--- Start of INPUT FOR THIS TASK ---

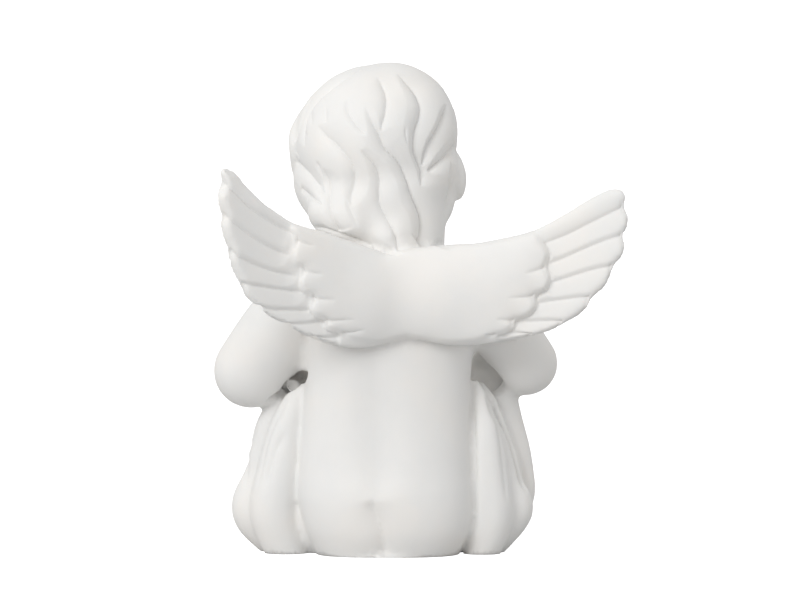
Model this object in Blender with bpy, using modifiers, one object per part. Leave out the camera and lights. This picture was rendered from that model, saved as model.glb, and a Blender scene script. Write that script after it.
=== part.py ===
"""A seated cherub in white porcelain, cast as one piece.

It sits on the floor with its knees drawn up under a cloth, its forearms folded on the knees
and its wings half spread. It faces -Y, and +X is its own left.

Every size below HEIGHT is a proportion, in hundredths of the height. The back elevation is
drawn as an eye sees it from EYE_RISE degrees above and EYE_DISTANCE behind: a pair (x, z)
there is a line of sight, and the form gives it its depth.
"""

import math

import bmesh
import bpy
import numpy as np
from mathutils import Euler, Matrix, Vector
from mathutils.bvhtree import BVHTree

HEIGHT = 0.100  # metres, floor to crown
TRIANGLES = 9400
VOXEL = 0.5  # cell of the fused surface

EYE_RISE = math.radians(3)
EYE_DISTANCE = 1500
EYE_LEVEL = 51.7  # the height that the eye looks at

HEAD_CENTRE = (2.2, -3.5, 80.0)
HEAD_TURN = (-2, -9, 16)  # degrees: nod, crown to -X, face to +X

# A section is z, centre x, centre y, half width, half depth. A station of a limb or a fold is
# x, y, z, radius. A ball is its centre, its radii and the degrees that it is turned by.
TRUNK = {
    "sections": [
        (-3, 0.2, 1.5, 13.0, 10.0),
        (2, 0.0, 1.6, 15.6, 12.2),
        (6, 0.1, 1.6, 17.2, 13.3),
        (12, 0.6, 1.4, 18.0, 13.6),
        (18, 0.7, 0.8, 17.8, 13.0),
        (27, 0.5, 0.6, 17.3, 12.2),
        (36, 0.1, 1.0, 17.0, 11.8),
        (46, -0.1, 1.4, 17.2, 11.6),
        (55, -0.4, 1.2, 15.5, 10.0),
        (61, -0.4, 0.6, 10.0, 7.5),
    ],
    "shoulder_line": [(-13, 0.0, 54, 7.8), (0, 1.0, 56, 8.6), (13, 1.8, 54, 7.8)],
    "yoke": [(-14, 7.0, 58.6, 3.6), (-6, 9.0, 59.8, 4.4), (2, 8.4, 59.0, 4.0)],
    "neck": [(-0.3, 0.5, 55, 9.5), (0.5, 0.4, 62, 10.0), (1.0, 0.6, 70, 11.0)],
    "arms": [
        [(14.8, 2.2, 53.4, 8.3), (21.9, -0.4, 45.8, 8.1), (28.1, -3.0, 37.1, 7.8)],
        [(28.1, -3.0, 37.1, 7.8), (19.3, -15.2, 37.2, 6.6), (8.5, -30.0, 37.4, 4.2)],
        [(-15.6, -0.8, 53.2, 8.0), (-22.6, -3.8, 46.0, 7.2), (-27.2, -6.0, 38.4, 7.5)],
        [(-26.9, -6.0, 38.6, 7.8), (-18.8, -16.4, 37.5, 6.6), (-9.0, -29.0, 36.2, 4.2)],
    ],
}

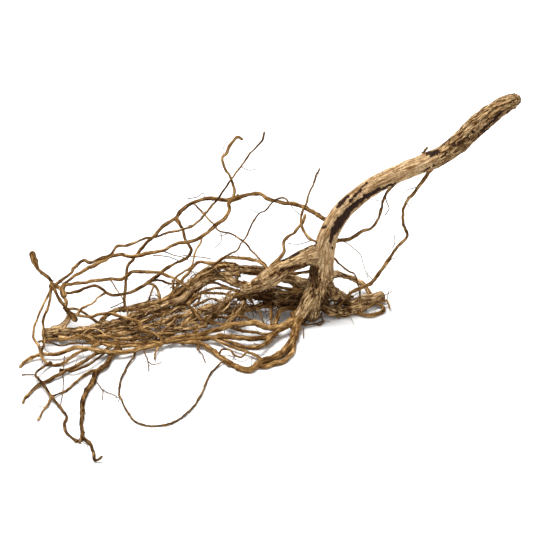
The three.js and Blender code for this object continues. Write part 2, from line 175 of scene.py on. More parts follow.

--- End of INPUT FOR THIS TASK ---

- DIRECTIONS FOR THIS TASK -
Write out the records exactly, starting at the first line and stopping after the line that contains "HEAD_TURN = (-2, -9, 16)".

- RESPONSE FOR THIS EXERCISE -
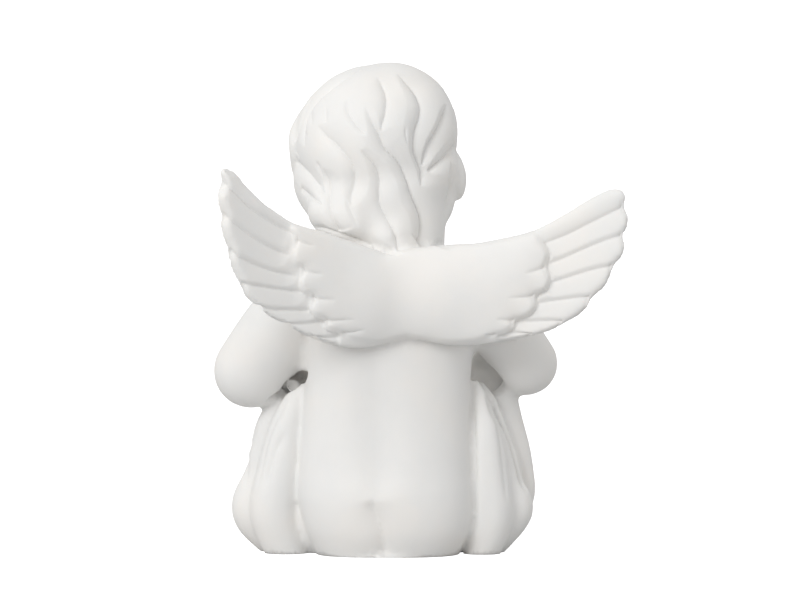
Model this object in Blender with bpy, using modifiers, one object per part. Leave out the camera and lights. This picture was rendered from that model, saved as model.glb, and a Blender scene script. Write that script after it.
=== part.py ===
"""A seated cherub in white porcelain, cast as one piece.

It sits on the floor with its knees drawn up under a cloth, its forearms folded on the knees
and its wings half spread. It faces -Y, and +X is its own left.

Every size below HEIGHT is a proportion, in hundredths of the height. The back elevation is
drawn as an eye sees it from EYE_RISE degrees above and EYE_DISTANCE behind: a pair (x, z)
there is a line of sight, and the form gives it its depth.
"""

import math

import bmesh
import bpy
import numpy as np
from mathutils import Euler, Matrix, Vector
from mathutils.bvhtree import BVHTree

HEIGHT = 0.100  # metres, floor to crown
TRIANGLES = 9400
VOXEL = 0.5  # cell of the fused surface

EYE_RISE = math.radians(3)
EYE_DISTANCE = 1500
EYE_LEVEL = 51.7  # the height that the eye looks at

HEAD_CENTRE = (2.2, -3.5, 80.0)
HEAD_TURN = (-2, -9, 16)  # degrees: nod, crown to -X, face to +X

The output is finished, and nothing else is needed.